You've made worse posts with your facts straight. At least X-Jay made an honest mistake. When you **** a post up, it's either because sheer stupidity, ignorance, or both. Quit acting like you're some kinda basketball oracle, cause you're not.


----------



## nbanoitall (May 21, 2004)

*Re: Re: Re: Damn, this team can be GREAT!*



> Originally posted by <b>RoddneyThaRippa</b>!
> 
> 
> You've made worse posts with your facts straight. At least X-Jay made an honest mistake.


an honest mistake of believing dre and earls contracts are just ready to expire? or how about that fact that he thought after doing all that we could still go ahead and sign a free agent like Redd or Allen. Thats called not doing any research and not having a damn clue.

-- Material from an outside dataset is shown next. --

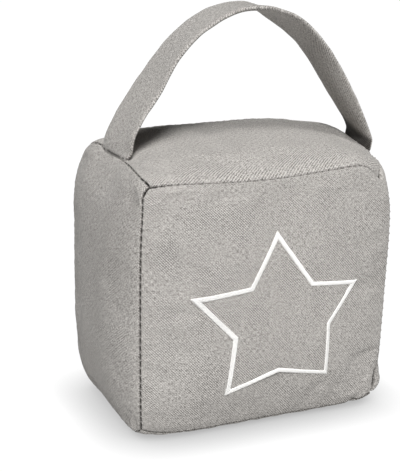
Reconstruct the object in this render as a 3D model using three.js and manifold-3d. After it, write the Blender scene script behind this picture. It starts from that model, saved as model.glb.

As for my posts, i do plenty of research. Not to mention i was the first person online to proclaim the backcourt as this teams achilles heal, long before last season was over. Do you remember some of my ideas, getting stackhouse in the exp draft via the bobcats. trading for mobley, vince carter was one trade suggestion i have, which the raptors board laughed at, i should go back there because my trade idea was better than what they got. I also suggested deals that involved mobley and r. davis. 

What orginal ideas have you ever had other than criticizing others? I dont care if you like a particular shooting guard i suggest we trade for. Although the lack of acknowledgement that that is this teams problem has been widely noticed on this particular board.


Why dont we go back to last spring,,, what did i say? Oh yea we could have give stromile swift the 56 million (and he would have taken it and memphis wouldnt have matched) Kiki could have inked Q if he wasnt afraid the Clips would match. Kiki could have had Stackhouse and his 7.5 million or so a year for 3 years contract. Now if the team did what i suggested at not resigned Camby, and say spent some money on Q and Stro, and obviously not gone after martin...then yes we probably could have signed a big free agent this summer.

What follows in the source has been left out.